** STATED EXERCISE **
Repeat the listing in full, exactly as it stands.

** MATERIAL PROVIDED **
------------------------------------------------------------------------

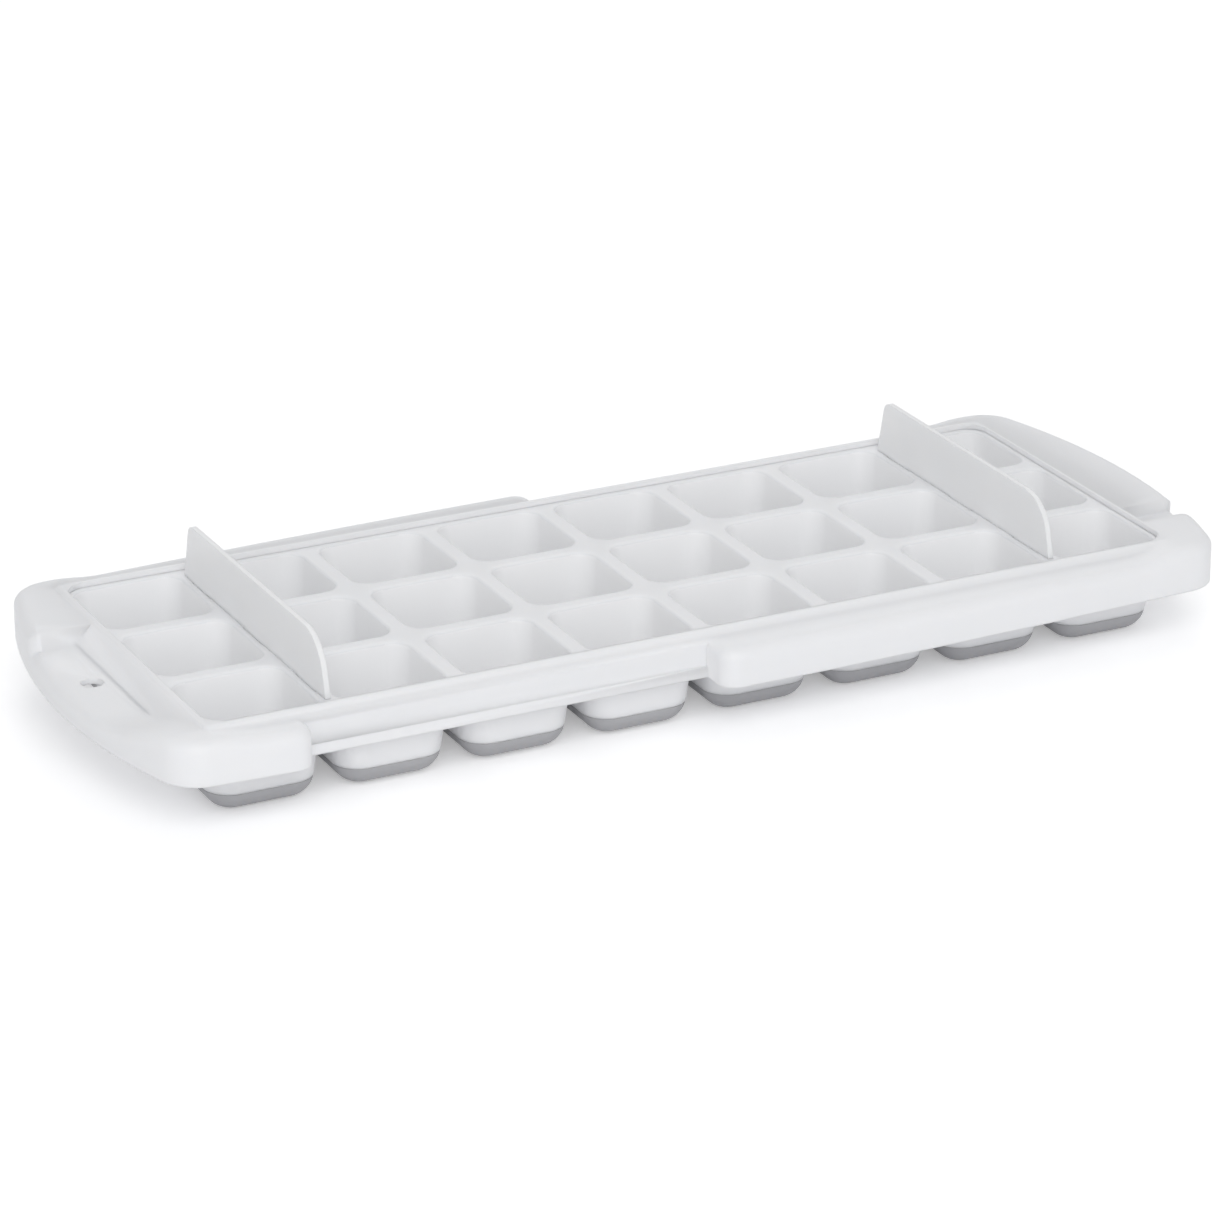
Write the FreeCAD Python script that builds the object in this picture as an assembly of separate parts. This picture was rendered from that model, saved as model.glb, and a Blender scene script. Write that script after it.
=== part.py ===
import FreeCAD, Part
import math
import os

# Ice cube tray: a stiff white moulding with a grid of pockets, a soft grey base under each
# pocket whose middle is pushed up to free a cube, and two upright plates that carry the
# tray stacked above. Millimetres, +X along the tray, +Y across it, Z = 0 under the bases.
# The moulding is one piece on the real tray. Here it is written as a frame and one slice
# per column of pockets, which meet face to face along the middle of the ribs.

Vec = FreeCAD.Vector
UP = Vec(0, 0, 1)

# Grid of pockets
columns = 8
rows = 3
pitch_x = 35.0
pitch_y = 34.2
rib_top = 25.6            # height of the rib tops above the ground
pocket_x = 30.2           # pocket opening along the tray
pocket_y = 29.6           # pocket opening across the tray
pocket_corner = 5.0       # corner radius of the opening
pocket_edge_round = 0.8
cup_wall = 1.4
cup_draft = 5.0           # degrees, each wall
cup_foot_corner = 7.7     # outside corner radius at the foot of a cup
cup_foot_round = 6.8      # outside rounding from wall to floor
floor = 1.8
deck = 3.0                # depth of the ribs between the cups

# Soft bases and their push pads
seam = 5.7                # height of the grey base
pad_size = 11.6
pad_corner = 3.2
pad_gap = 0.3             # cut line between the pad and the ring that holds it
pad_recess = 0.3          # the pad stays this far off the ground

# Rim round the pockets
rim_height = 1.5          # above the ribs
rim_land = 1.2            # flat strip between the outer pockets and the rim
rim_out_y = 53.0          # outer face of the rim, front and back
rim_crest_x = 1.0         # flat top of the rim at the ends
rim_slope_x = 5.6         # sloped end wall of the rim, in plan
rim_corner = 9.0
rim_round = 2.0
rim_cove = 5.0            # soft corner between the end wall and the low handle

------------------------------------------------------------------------

** WRITTEN ANSWER **
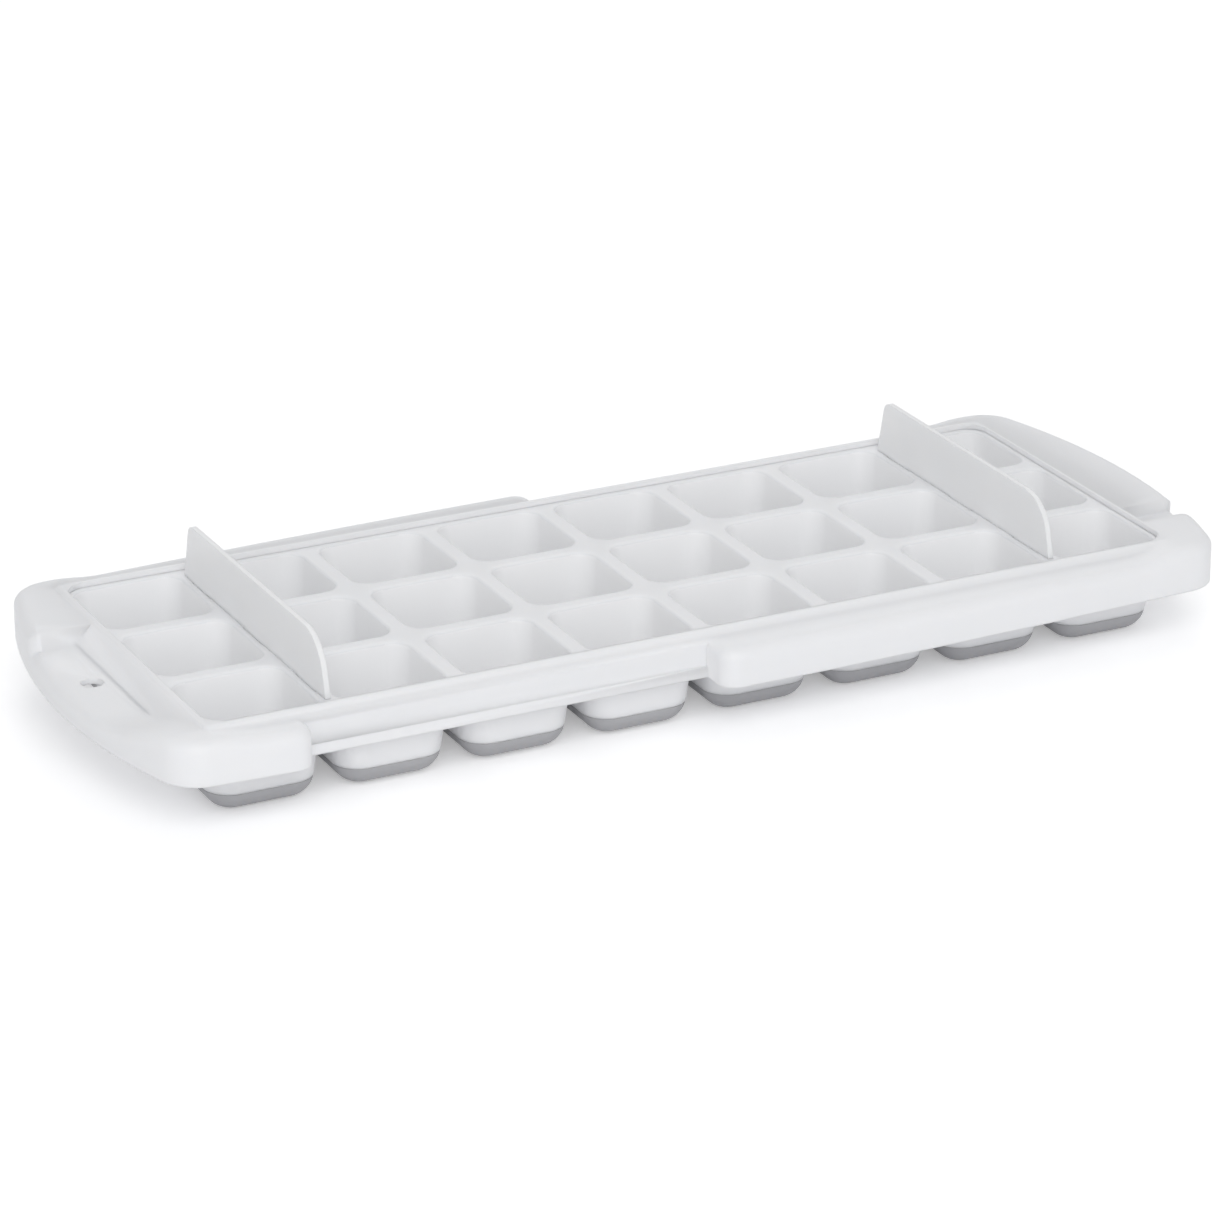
Write the FreeCAD Python script that builds the object in this picture as an assembly of separate parts. This picture was rendered from that model, saved as model.glb, and a Blender scene script. Write that script after it.
=== part.py ===
import FreeCAD, Part
import math
import os

# Ice cube tray: a stiff white moulding with a grid of pockets, a soft grey base under each
# pocket whose middle is pushed up to free a cube, and two upright plates that carry the
# tray stacked above. Millimetres, +X along the tray, +Y across it, Z = 0 under the bases.
# The moulding is one piece on the real tray. Here it is written as a frame and one slice
# per column of pockets, which meet face to face along the middle of the ribs.

Vec = FreeCAD.Vector
UP = Vec(0, 0, 1)

# Grid of pockets
columns = 8
rows = 3
pitch_x = 35.0
pitch_y = 34.2
rib_top = 25.6            # height of the rib tops above the ground
pocket_x = 30.2           # pocket opening along the tray
pocket_y = 29.6           # pocket opening across the tray
pocket_corner = 5.0       # corner radius of the opening
pocket_edge_round = 0.8
cup_wall = 1.4
cup_draft = 5.0           # degrees, each wall
cup_foot_corner = 7.7     # outside corner radius at the foot of a cup
cup_foot_round = 6.8      # outside rounding from wall to floor
floor = 1.8
deck = 3.0                # depth of the ribs between the cups

# Soft bases and their push pads
seam = 5.7                # height of the grey base
pad_size = 11.6
pad_corner = 3.2
pad_gap = 0.3             # cut line between the pad and the ring that holds it
pad_recess = 0.3          # the pad stays this far off the ground

# Rim round the pockets
rim_height = 1.5          # above the ribs
rim_land = 1.2            # flat strip between the outer pockets and the rim
rim_out_y = 53.0          # outer face of the rim, front and back
rim_crest_x = 1.0         # flat top of the rim at the ends
rim_slope_x = 5.6         # sloped end wall of the rim, in plan
rim_corner = 9.0
rim_round = 2.0
rim_cove = 5.0            # soft corner between the end wall and the low handle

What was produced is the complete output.